A national poll conducted for C.S. Mott Children’s Hospital at the University of Michigan finds nearly half of responding parents believe there should be no co-pays for email consultations with physicians.
The hospital commissioned GfK Custom Research to do the survey of 1,420 adult parents in June because while primary care office co-pays generally range up to $30, co-pays for email consultations have not been established.
Six percent of respondents presently can get email advice from their primary care office and 77 percent would likely seek such advice if the service was available. But 49 percent said the co-pay should be $0. Forty-two percent of those who said a co-pay is reasonable for an email consultation believe it should be considerably less than the co-pay for an office visit.

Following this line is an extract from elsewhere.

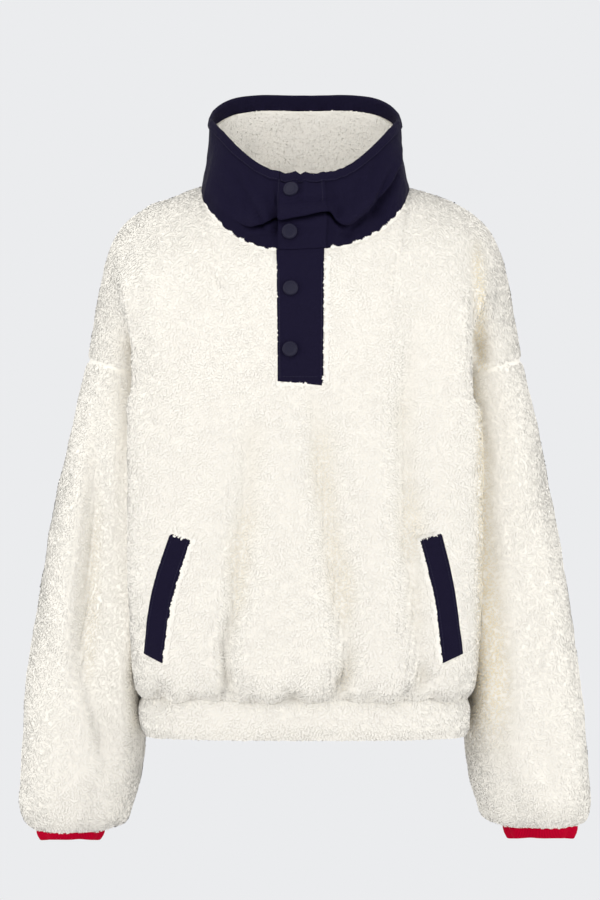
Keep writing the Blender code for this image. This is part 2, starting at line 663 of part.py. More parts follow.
NECK_ANGLE, NECK_POINTS, NECK_NORMALS = neck_line()


def neck_inward():
    """Directions along the body's cloth, square to the neckline and into the neck."""
    onward = np.roll(NECK_POINTS, -1, axis=0) - np.roll(NECK_POINTS, 1, axis=0)
    return unit(np.cross(NECK_NORMALS, onward))


NECK_INWARD = neck_inward()


def round_neck(angle, values):
    """Values along the neckline at these angles, straight between the body's own points."""
    wrapped = (angle + 180) % 360 - 180
    knots = np.concatenate([NECK_ANGLE - 360, NECK_ANGLE, NECK_ANGLE + 360])
    return np.stack([np.interp(wrapped, knots, np.tile(column, 3)) for column in values.T], axis=-1)


def collar_points(angle, row):
    """Outer face of the collar and its outward wall direction. row is 0 at the neck seam, 1 at the rim."""
    wrapped = (angle + 180) % 360 - 180
    turn = np.radians(wrapped)
    base, lie = round_neck(angle, NECK_POINTS), unit(round_neck(angle, NECK_NORMALS))
    across = unit(np.stack([np.sin(turn) / RIM_HALF_WIDTH, -np.cos(turn) / RIM_FRONT,
                            np.zeros_like(turn)], axis=-1))
    base = base + SEAM * round_neck(angle, NECK_INWARD)
    reach = np.where(np.cos(turn) > 0, RIM_FRONT + RIM_MIDDLE_Y, RIM_BACK - RIM_MIDDLE_Y)
    rim = np.stack([RIM_HALF_WIDTH * np.sin(turn), RIM_MIDDLE_Y - reach * np.cos(turn),
                    smooth(RIM["angle"], RIM["height"], np.abs(wrapped))], axis=-1)
    ledge = smooth(SLUMP["angle"], SLUMP["ledge"], wrapped)
    over = smooth(SLUMP["angle"], SLUMP["overhang"], wrapped)
    soften = smooth(SLUMP["angle"], SLUMP["soften"], wrapped)
    above = np.clip((row - LEDGE_ROW) / (1 - LEDGE_ROW), 0.0, 1.0)
    share = np.where(row < LEDGE_ROW, ledge * row / LEDGE_ROW, ledge + (1 - ledge) * above)
    bulge = over * ease(above / 0.09) * (1 - ease((above - 0.12) / soften))
    points = base * (1 - share[..., None]) + rim * share[..., None] + across * bulge[..., None]
    straight = ease(row / 0.25)[..., None]
    return points, unit(lie * (1 - straight) + across * straight)


def collar_height(angle):
    base = round_neck(angle, NECK_POINTS)[..., 2]
    return smooth(RIM["angle"], RIM["height"], np.abs((angle + 180) % 360 - 180)) - base


def below_rim(angle, depth):
    """The collar's row that lies this far below its rim."""
    ledge = smooth(SLUMP["angle"], SLUMP["ledge"], (angle + 180) % 360 - 180)
    share = 1 - depth / collar_height(angle)
    return LEDGE_ROW + (1 - LEDGE_ROW) * (share - ledge) / (1 - ledge)


def angle_at(x):
    return math.degrees(math.asin(x / RIM_HALF_WIDTH))


TAB_LEFT, TAB_RIGHT = angle_at(PLACKET_LEFT_X), angle_at(PLACKET_RIGHT_X)
SLIT_RIGHT = angle_at(COLLAR_SLIT_X)


def collar_columns(first, last):
    """Angles of the neckline's points, of places between them and of the overlap's edges."""
    every = np.concatenate([NECK_ANGLE, NECK_ANGLE + 360])
    gaps = zip(every[:-1], every[1:])
    every = [np.linspace(a, b, 2 + int((b - a) / COLLAR_GAP)) for a, b in gaps]
    every = np.unique(np.concatenate(every))
    edges = np.array([TAB_LEFT, SLIT_RIGHT, TAB_RIGHT])
    fixed = np.concatenate([[first, last], edges, edges + 360])
    apart = np.abs(every[:, None] - fixed).min(axis=1) > COLLAR_NEAR
    fixed = fixed[(fixed >= first) & (fixed <= last)]
    return np.unique(np.concatenate([every[apart & (every > first) & (every < last)], fixed]))


def build_collar():
    angle, row = np.meshgrid(collar_columns(TAB_LEFT, 360 + SLIT_RIGHT),
                             np.concatenate([COLLAR_ROWS, COLLAR_TOP_ROWS]))
    face, wall = collar_points(angle, row)
    sheet("collar_shell", face, face - NYLON * wall, NAVY)

    angle, row = np.meshgrid(collar_columns(TAB_LEFT, 360 + SLIT_RIGHT),
                             np.append(COLLAR_ROWS, 1.0))
    row[-1] = below_rim(angle[-1], BINDING_INSIDE + SEAM)
    face, wall = collar_points(angle, row)
    outside = NYLON + LAYER
    sheet("collar_lining", face - outside * wall, face - (outside + LINING) * wall, CREAM)

    angle = collar_columns(TAB_RIGHT, 360 + TAB_RIGHT - BINDING_END)
    leg = LAYER + NYLON
    profile = table(
        "below lift out in",
        (BINDING_OUTSIDE, 0.0, leg, LAYER),
        (0.0, TURN_OVER, leg, LAYER),
        (0.0, leg + TURN_OVER, -NYLON / 2, -NYLON / 2),
        (0.0, TURN_OVER, -NYLON - leg, -NYLON - LAYER),
        (BINDING_INSIDE, 0.0, -NYLON - leg, -NYLON - LAYER),
    )
    angle, below = np.meshgrid(angle, profile["below"])
    face, wall = collar_points(angle, below_rim(angle, below))
    lift = np.array([0.0, 0.0, 1.0]) * profile["lift"][:, None, None]
    under = lift.copy()
    under[2] = [0.0, 0.0, LAYER + TURN_OVER]
    sheet("collar_binding", face + wall * profile["out"][:, None, None] + lift,
          face + wall * profile["in"][:, None, None] + under, NAVY)


def build_tab():
    angle, row = np.meshgrid(collar_columns(TAB_RIGHT, TAB_LEFT),
                             np.concatenate([COLLAR_ROWS, COLLAR_TOP_ROWS]))
    row[-1] = below_rim(angle[-1], BINDING_OUTSIDE + SEAM)
    face, wall = collar_points(angle, row)
    sheet("collar_tab", face + (SEAM + PLACKET_CLOTH) * wall, face + SEAM * wall, NAVY)


build_collar()
build_tab()


def across_at(x, height):
    """The share across the front at which it has this x."""
    at = np.linspace(0.0, 1 - TUCK_SHARE / 2, FINE)
    line = body_outline(FRONT_BODY, height, at)
    return np.sign(x) * np.interp(np.abs(x), line[:, 0], at)


def up_at(height):
    return (height - HEM_SEAM_Z) / (UNDERARM_Z - HEM_SEAM_Z)


def front_layer(across, up, near, far):
    face, normals = body_points(-1, across, up)
    return face + near * normals, face + far * normals


def build_placket():
    edges = across_at(np.array([PLACKET_RIGHT_X, PLACKET_LEFT_X]), UNDERARM_Z)
    across = np.linspace(*edges, STRIP_COLUMNS)
    ends = neck_rise(-1, across) - PLACKET_SHORT
    foot = up_at(PLACKET_FOOT_Z)
    rows = np.linspace(0.0, 1.0, STRIP_ROWS)[:, None]
    up = foot + (ends - foot) * rows
    across = np.broadcast_to(across, up.shape)
    inside, outside = front_layer(across, up, SEAM, SEAM + PLACKET_CLOTH)
    sheet("placket", outside, inside, NAVY)
    near, far = front_layer(across, up, -FLEECE - SEAM, -FLEECE - SEAM - PLACKET_CLOTH)
    sheet("placket_under", near, far, NAVY)


def build_welt(name, line):
    heights = np.linspace(line["height"][0], line["height"][-1], STRIP_ROWS)
    middle = smooth(line["height"], line["x"], heights)
    across = np.stack([across_at(x + WELT_WIDTH * WELT_COLUMNS, height)
                       for height, x in zip(heights, middle)])
    up = np.broadcast_to(up_at(heights)[:, None], across.shape)
    inside, outside = front_layer(across, up, SEAM, SEAM + PLACKET_CLOTH)
    sheet("pocket_welt_" + name, outside, inside, NAVY)


build_placket()
for name, line in WELTS.items():
    build_welt(name, line)


def on_collar(x, z):
    """The place and outward direction at this point of the collar, seen from the front."""
    angle = angle_at(x)
    rows = np.linspace(0.0, 1.0, FINE)
    row = np.interp(z, collar_points(np.full(FINE, angle), rows)[0][:, 2], rows)
    # The direction is taken across the cap's own width.
    turn = angle_at(SNAP_RADIUS) * np.array([0.0, -1.0, 1.0, 0.0, 0.0])
    climb = SNAP_RADIUS / collar_height(np.array(angle)) * np.array([0.0, 0.0, 0.0, -1.0, 1.0])
    face, left, right, below, above = collar_points(angle + turn, row + climb)[0]
    return face, unit(np.cross(right - left, above - below))


def on_front(x, z):
    """The place and outward direction at this point of the front, seen from the front."""
    across = across_at(np.array([x]), UNDERARM_Z)
    ups = np.linspace(1.0, 2.0, FINE)
    heights = body_surface(-1, np.full(FINE, across[0]), ups)[:, 2]
    face, normals = body_points(-1, across, np.interp([z], heights, ups))
    return face[0], normals[0]


def build_snap(number, x, z):
    """A domed cap, lying on the strip at this place."""
    neck_z = SHOULDER["z"][2] - NECK_DROP
    face, wall = on_collar(x, z) if z > neck_z else on_front(x, z)
    bm = bmesh.new()
    bmesh.ops.create_cone(bm, cap_ends=True, segments=SNAP_TURNS, radius1=SNAP_RADIUS,
                          radius2=SNAP_TAPER * SNAP_RADIUS, depth=SNAP_HEIGHT)
    mesh = bpy.data.meshes.new(f"snap_{number}")
    bm.to_mesh(mesh)
    bm.free()
    snap = put(f"snap_{number}", mesh, SNAP_NAVY)
    snap.location = face + wall * (2 * SEAM + PLACKET_CLOTH + SNAP_HEIGHT / 2)
    snap.rotation_mode = "QUATERNION"
    snap.rotation_quaternion = mathutils.Vector(wall).to_track_quat("Z", "Y")


for number, (x, z) in enumerate(zip(SNAPS["x"], SNAPS["z"]), start=1):
    build_snap(number, x, z)
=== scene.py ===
"""Sherpa fleece pullover: the looks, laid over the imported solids.

Metres, +Z up. The wearer faces -Y, so the wearer's left is at +X. The sections follow the
garment as it is sewn together: back, front, sleeves, cuffs, hem band, collar, placket, pockets,
snaps, stitches.
"""

import math

import bmesh
import bpy
import mathutils
import numpy as np
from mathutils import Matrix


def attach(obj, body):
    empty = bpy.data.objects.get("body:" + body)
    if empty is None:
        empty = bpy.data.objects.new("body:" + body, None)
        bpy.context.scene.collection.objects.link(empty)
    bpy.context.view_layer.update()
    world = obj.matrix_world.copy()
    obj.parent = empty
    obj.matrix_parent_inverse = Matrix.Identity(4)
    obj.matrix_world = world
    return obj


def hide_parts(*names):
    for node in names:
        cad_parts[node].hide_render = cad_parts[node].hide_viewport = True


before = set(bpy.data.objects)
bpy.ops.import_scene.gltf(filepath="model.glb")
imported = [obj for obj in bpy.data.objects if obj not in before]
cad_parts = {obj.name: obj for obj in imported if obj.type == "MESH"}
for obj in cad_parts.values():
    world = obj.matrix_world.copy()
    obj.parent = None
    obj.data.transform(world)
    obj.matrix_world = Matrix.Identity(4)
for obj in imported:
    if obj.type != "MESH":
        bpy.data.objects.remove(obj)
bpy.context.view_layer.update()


# ---------------------------------------------------------------- back
# The back is one panel of sherpa fleece, cut in one with the back halves of both drop shoulders.
# Its cloth is a knitted backing with a deep curly pile on the outside, so the wall here is the
# backing, and the pile stands on it in thousands of small curled locks.


def table(columns, *rows):
    """A short table as a dictionary: column name to the array of its values."""
    return dict(zip(columns.split(), np.array(rows, dtype=float).T))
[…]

“There were no differences in reasonable co-pay amounts based on parent education level or child age,” according to survey results. “However, parents of children with a chronic condition (who are more likely to have visits for minor illness) were more likely than parents of children without a chronic condition to cite $0 as a reasonable co-pay for an email consultation.”
Poll results mirror concerns that providers have about email consultations, such as the unseen workload behind them to review records and document the exchange, the expectation of being on-call to answer emails at any hour, variable reimbursement patterns, and incurring costs to ensure the communications are secure, according to the conclusions from the hospital, which offers a solution to consider:
“Some health care practices are already offering email consultation as part of a package of online/electronic services that also includes family conferences, texting and Web chats. Rather than a per-transaction charge, these practices charge a monthly or annual fee for the package of services. Given this poll’s finding that most parents do not expect a co-pay for email consultation, instituting routine fees for e-communications might be a workable solution.”